Performance & Features
- The Tech: It offers a massive 468 facial landmarks, putting it on par with MediaPipe for detail, but with a sharper focus on recognition accuracy.
- Latency: On Android, detection takes around 30–50ms. It supports GPU acceleration (via TensorRT or OpenVINO) to achieve real-time performance, though it requires more hardware than lightweight alternatives.
- Capabilities: It covers the full spectrum: 1:1 verification, 1:N identification, and deep attribute estimation (age, gender, and 7 basic emotions).
- Deepfake Protection: A standout feature is the Deepfake Estimator, which detects AI-generated spoofing.
Key Strengths
- NIST-Proven Accuracy: It’s one of the few mobile-friendly SDKs with a top-tier rating for recognition accuracy (99.7%+), making it highly reliable for matching faces.
- Flexible Liveness: Offers both active (blink/nod) and passive liveness detection.
- On-Device Efficiency: Like Banuba, it works entirely offline, ensuring no biometric data leaves the device and keeping the app GDPR-compliant.
Limitations
- Complexity: The "Processing Block" architecture is powerful but has a steep learning curve. It’s not a "plug-and-play" tool for beginners.
- Hardware Demands: While it works on Android, its most advanced modules (like high-precision recognition) require decent mobile CPUs/GPUs to avoid lag.
- Support Access: Detailed documentation is available, but the best support is often reserved for higher-tier enterprise clients.
Ideal Use Cases
- Security & Access Control: Used for time-and-attendance management or secure building access.
- KYC & Onboarding: Perfect for banking or crypto apps that need to verify a user’s ID against a live face with high confidence.
Pricing & Licensing
3DiVi uses a customized enterprise model. They offer a 14-day trial, but long-term licensing is usually negotiated based on the number of users or devices.
Who should choose it? Teams building a high-security app (Fintech, GovTech) where the priority is identifying a specific person and stopping deepfakes. Simultaneously, it’s not the best choice for lightweight tools or for tight deadlines when you don't have time to learn a complex API structure.
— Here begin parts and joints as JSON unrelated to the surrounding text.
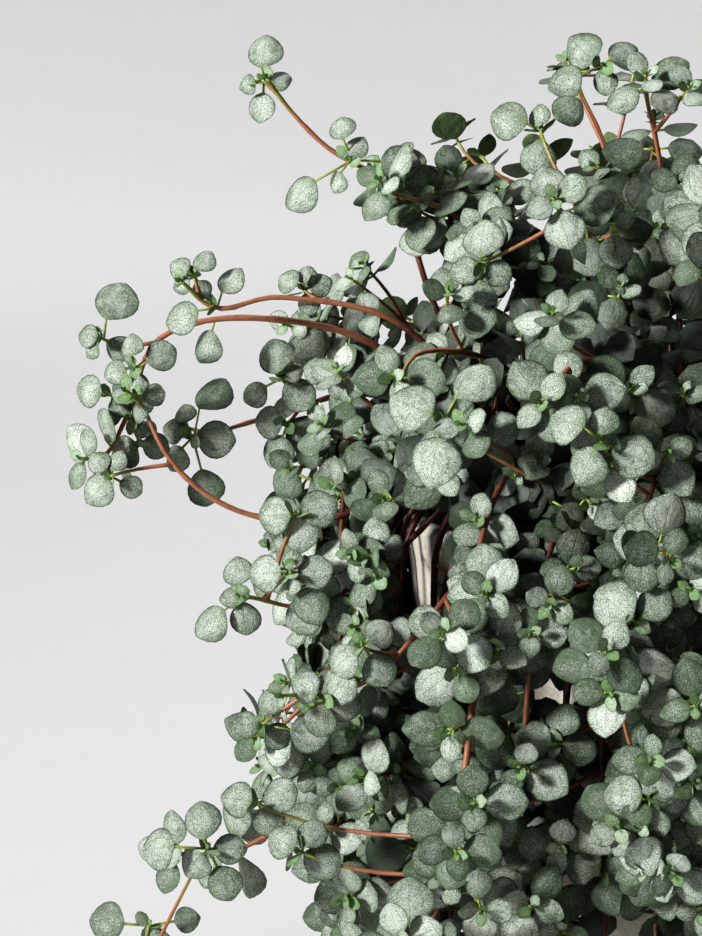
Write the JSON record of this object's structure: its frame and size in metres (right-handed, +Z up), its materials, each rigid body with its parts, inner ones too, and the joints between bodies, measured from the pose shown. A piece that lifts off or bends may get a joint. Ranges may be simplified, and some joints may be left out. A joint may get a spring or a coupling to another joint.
{
  "type": "potted plant",
  "caption": "Bushy trailing foliage plant with small round silver-green leaves on thin red stems, growing in a tapered pale stoneware pot filled with soil.",
  "frame": {"origin": "centre of the pot's foot, on the surface that the pot stands on", "axes": "+Z up along the pot's axis, -Y towards the viewer, +X to the viewer's right; the longest sprays reach towards -X"},
  "size_m": [0.2385, 0.2042, 0.2077],
  "materials": {
    "pot": "matte",
    "soil": "matte",
    "foliage": "satin"
  },
  "bodies": {
    "root": {"pot": "pot", "soil": "soil", "leafy_stem_01": "foliage", "leafy_stem_02": "foliage", "leafy_stem_03": "foliage", "leafy_stem_04": "foliage", "leafy_stem_05": "foliage", "leafy_stem_06": "foliage", "leafy_stem_07": "foliage", "leafy_stem_08": "foliage", "leafy_stem_09": "foliage", "leafy_stem_10": "foliage", "leafy_stem_11": "foliage", "leafy_stem_12": "foliage", "leafy_stem_13": "foliage", "leafy_stem_14": "foliage", "leafy_stem_15": "foliage", "leafy_stem_16": "foliage", "leafy_stem_17": "foliage", "leafy_stem_18": "foliage", "leafy_stem_19": "foliage", "leafy_stem_20": "foliage", "leafy_stem_21": "foliage", "leafy_stem_22": "foliage", "leafy_stem_23": "foliage", "leafy_stem_24": "foliage", "leafy_stem_25": "foliage", "leafy_stem_26": "foliage", "leafy_stem_27": "foliage", "leafy_stem_28": "foliage", "leafy_stem_29": "foliage", "leafy_stem_30": "foliage", "leafy_stem_31": "foliage", "leafy_stem_32": "foliage", "leafy_stem_33": "foliage", "leafy_stem_34": "foliage", "leafy_stem_35": "foliage", "leafy_stem_36": "foliage", "leafy_stem_37": "foliage", "leafy_stem_38": "foliage"}
  },
  "joints": []
}
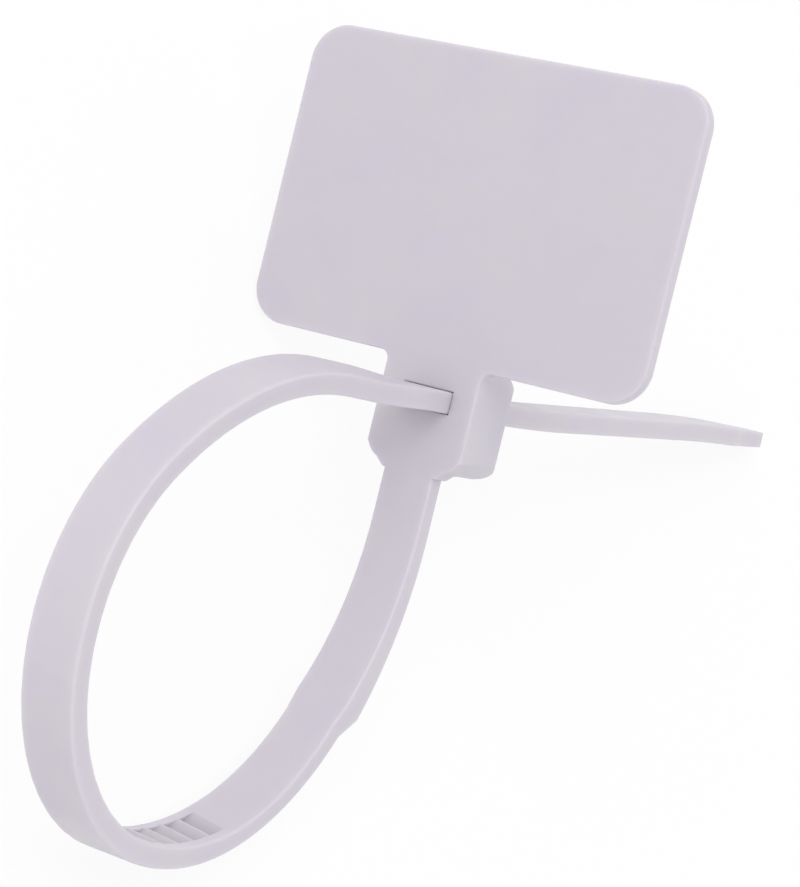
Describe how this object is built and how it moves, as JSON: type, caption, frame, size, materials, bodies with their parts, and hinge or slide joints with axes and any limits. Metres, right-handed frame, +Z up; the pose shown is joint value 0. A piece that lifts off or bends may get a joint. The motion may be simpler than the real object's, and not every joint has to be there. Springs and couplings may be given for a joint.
{
  "type": "marker cable tie",
  "caption": "One-piece nylon cable tie with a flat marker plate above its ratchet head, closed into a teardrop loop with the tapered tail drawn through the slot.",
  "frame": {"origin": "centre of the box's base, on the table that the tie lies on", "axes": "+Z up from the table, +Y along the head's slot from its entry to its exit as seen from above, so the loop is towards -Y and the tail towards +Y, and +X to the right of that"},
  "size_m": [0.053, 0.0874, 0.0326],
  "materials": {
    "nylon": "satin, as moulded"
  },
  "bodies": {
    "root": {"cable_tie": "nylon"}
  },
  "joints": []
}
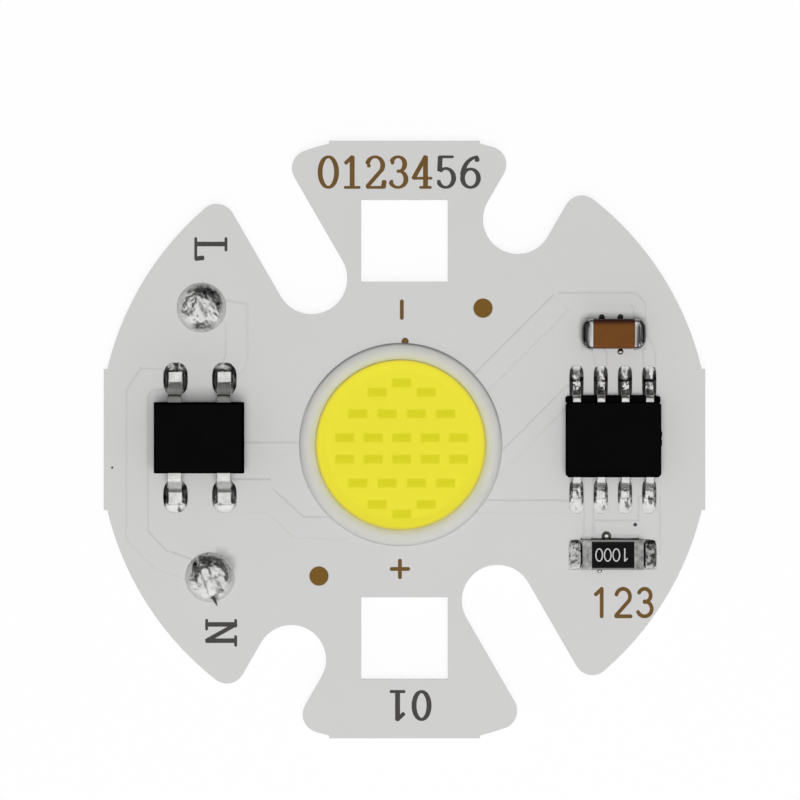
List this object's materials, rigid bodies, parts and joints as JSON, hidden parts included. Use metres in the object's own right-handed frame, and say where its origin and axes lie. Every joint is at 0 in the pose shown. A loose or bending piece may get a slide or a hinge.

Android Face Detection SDKs Comparison Table
| Parameter |
Banuba |
Google ML Kit |
Amazon Rekognition |
3DiVi |
| Performance & Latency |
30-60 FPS (On-device); direct 3D mesh inference. |
30-60 FPS (On-device); 2D landmarks + contours. |
High Latency (Cloud); network-dependent. |
20-50 FPS (On-device); heavy landmark tracking. |
| Features |
Passive Liveness, 3D AR, Multi-face, Emotions, Gender, Age. |
Basic Detection, Tracking IDs, Smile/Eye open. |
1:N Search, Celebrity ID, PPE Detection, Emotions. |
Deepfake Detection, NIST-proven 1:N, Liveness. |
| Integration Complexity |
Native Android SDK; "low-code" AR tools. |
Seamless with CameraX & Google Play Services. |
Requires AWS backend (S3, IAM, Cognito). |
Modular "Processing Block" architecture. |
| Technical Documentation |
Premium support; extensive guides; Banuba Studio. |
Excellent self-serve docs; community-driven only. |
Vast AWS docs; support via paid AWS tiers. |
Technical enterprise docs; direct engineering support. |
| Privacy |
GDPR Compliant: 100% on-device processing. |
Privacy-Friendly: 100% on-device processing. |
Cloud Risks: Requires sending data to servers. |
GDPR Compliant: 100% on-device processing. |
| Pricing |
Flat Fee: Quarterly/Annual commercial license. |
Free: No usage limits or hidden costs. |
Pay-as-you-go: Per-image and per-liveness check. |
Enterprise: Custom quotes; per-user/device. |
Summary
Choosing an Android face detection API boils down to your product’s ceiling. If you’re a solo developer on a zero-dollar budget, Google ML Kit is the perfect, friction-free starter for basic detection. For enterprise-scale search and celebrity ID, Amazon Rekognition’s cloud power is unmatched, while 3DiVi remains the niche choice for high-stakes biometric security and deepfake protection. However, Banuba is the clear winner for professional teams: its 3D on-device engine delivers 60 FPS performance and total GDPR compliance even on mid-range hardware, making it the only choice where real-time UX and data privacy are the top priorities.